Смуглое, несколько утомленное лицо красивой восточной женщины покоится на фоне красно-синей диванной подушки. На модели белое парчовое платье с золотой отделкой и множество драгоценностей, золото, ожерелья, изумруды серег — все это сверкает, переливается, и на фоне всего этого «великолепия> грустная улыбка и печальные черные глаза.
В этом же году нарисованы Серовым корифеи Художественного театра — Станиславский, Москвин, Качалов, изумительные портреты-рисунки, в которых говорят линии, не менее выразительные, чем цвет в картинах. Очень своеобразно нарисована голова Римского-Корсакова, за изображение которого Серов берется не в первый раз.

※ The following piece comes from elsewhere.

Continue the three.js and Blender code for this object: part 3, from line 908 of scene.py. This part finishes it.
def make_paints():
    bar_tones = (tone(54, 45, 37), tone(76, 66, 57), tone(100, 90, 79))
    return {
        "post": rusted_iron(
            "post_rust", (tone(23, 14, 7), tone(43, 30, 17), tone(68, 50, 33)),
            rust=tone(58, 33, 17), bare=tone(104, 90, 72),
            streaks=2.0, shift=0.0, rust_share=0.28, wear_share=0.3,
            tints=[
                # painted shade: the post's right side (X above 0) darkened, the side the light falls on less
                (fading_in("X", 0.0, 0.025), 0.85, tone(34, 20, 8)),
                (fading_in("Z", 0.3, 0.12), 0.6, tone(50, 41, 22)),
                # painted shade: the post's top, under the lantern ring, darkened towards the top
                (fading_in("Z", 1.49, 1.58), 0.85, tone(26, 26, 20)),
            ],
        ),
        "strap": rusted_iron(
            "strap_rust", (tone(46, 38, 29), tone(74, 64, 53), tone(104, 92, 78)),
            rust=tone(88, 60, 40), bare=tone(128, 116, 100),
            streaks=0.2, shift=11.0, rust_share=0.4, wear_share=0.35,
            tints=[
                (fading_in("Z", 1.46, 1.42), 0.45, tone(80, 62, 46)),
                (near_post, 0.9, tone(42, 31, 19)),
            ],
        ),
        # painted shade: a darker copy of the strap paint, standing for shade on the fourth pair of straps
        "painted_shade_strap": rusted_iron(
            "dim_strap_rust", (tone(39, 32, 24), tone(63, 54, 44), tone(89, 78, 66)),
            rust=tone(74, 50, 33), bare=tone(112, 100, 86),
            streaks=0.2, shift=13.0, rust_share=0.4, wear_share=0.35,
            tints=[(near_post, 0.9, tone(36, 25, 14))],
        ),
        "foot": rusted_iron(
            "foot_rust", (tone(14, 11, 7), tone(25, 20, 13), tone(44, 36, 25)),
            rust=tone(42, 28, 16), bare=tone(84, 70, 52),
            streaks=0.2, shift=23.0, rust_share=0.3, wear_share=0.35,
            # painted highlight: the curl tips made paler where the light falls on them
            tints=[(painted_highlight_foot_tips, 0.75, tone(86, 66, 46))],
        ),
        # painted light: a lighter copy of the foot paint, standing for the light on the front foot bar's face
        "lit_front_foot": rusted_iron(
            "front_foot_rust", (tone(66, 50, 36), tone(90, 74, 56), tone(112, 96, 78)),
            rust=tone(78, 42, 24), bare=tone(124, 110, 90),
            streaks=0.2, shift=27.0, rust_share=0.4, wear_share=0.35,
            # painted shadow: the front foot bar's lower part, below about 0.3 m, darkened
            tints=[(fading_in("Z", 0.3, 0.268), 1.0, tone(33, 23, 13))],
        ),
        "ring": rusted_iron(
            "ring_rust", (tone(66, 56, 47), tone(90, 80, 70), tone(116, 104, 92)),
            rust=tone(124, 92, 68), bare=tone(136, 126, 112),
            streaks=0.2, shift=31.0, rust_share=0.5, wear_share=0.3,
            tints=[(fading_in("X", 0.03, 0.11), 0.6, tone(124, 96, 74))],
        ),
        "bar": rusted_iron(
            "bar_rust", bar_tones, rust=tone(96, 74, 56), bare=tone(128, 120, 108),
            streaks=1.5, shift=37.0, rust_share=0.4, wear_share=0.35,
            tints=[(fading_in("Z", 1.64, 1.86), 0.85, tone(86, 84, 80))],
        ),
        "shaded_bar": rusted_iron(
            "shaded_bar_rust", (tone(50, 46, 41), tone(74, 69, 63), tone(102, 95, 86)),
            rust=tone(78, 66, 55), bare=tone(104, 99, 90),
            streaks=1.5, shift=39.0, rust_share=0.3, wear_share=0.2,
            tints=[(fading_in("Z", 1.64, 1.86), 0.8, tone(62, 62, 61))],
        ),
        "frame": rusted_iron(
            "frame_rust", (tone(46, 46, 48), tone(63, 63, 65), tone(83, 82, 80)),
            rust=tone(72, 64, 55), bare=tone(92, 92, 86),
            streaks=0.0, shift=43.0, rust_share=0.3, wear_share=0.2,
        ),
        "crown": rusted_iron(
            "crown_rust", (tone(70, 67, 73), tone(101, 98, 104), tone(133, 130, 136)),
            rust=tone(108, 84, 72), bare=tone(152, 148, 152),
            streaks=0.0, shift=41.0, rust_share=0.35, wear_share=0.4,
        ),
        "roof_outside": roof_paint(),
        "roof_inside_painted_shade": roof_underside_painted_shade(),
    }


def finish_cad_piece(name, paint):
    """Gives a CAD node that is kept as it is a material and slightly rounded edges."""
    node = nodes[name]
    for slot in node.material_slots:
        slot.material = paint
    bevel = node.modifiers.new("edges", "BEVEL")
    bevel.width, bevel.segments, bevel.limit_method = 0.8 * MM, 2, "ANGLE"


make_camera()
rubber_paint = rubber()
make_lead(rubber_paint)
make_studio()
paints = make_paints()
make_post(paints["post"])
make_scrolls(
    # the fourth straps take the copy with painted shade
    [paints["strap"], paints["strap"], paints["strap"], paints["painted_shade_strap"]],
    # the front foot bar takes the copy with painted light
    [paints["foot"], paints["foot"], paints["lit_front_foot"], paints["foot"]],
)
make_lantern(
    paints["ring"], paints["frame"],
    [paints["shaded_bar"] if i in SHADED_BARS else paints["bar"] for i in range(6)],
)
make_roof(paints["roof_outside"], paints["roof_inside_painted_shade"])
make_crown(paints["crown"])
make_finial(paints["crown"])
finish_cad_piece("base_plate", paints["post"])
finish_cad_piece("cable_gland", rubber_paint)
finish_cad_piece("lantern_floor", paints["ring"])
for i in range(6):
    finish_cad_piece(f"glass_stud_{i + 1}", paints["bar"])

Но этот год, такой удачный в творческом отношении, был грустным годом для старых друзей Серова да и для него самого: скончалась Елизавета Григорьевна Мамонтова, человек, всегда остававшийся близким и очень любимым. Последние годы жизнь ее была печальной и трудной. После истории с разорением Саввы Ивановича черная тень покрыла семью. Сохранившиеся крохи состояния уже не могли позволить старой широкой жизни — это огорчало и тяготило Мамонтова. Его предприятия — вроде новой оперной антрепризы — не удавались. Постановка «Каморы», проходившая с успехом в любительских спектаклях, провалилась, когда Мамонтов затеял ее постановку в театре «Эрмитаж». Последним прибежищем была керамическая мастерская на Бутырках, дававшая кое-какой доход. Старых друзей, мамонтовских птенцов, не особенно тянуло туда. Около Саввы Ивановича были уже другие люди, далеко не всегда высокого сорта. А тут подошли горести — сначала болезнь и смерть Веруши, серовской «Девочки с персиками», а на следующий год — болезнь и смерть Елизаветы Григорьевны… Так кончался мамонтовский дом, бывший столько лет родным домом Валентина Александровича.
Следующий, 1909 год опять принес большие творческие удачи Серову. Целый ряд портретов, вошедших в золотой фонд. Среди них голубовато-серый портрет Е. П. Олив, написанный темперой, и превосходный портрет-плакат «Анна Павлова», предназначенный для афиши гастролей русского балета в Париже. Он сделан в новой, необычной манере — рисунок мелом на сине-сером фоне.
Вообще дягилевская антреприза все больше начинает заинтересовывать Серова, все больше внимания уделяет он постановкам, актерам, всем этой бурной, активной деятельности. Но пока он — наблюдатель, вносящий свою долю только карандашом и кистью. В его активе — афиша для Павловой, портрет постановщика балетов Фокина, несколько рисунков, созданных в помощь Баксту и Бенуа. «Шехеразада» приходит позже.
Сейчас требуют своего воплощения замыслы, появившиеся во время поездки по Греции. Он не раз уже обращался к мифологическим сюжетам. Вспомнить хотя бы плафон «Феб лучезарный», который ему, еще мальчику, дал возможность вместе с Остроуховым и Мамонтовым поездить по Европе. Серов сейчас ведет переговоры о росписи столовой нового дома богачей Носовых в мифологическом стиле. Но это только в плане предложений.
Привязанность к мифологии, знакомство с местами, воспетыми древним эпосом, — естественно, что душа художника не могла остаться равнодушной.
Валентин Александрович начинает работать над композицией на тему «Одиссей и Навзикая». Он выбирает тот момент, когда дочь царя Алкиноя, отправившаяся с рабынями мыть белье на море к водоемам, встречает выброшенного волнами на берег Одиссея и ведет его в дом своего отца. Навзикая правит мулом, нагруженным корзинами с бельем, сзади плетется Одиссей. Серов делал множество вариантов композиции, бесконечно варьировал цветовую гамму.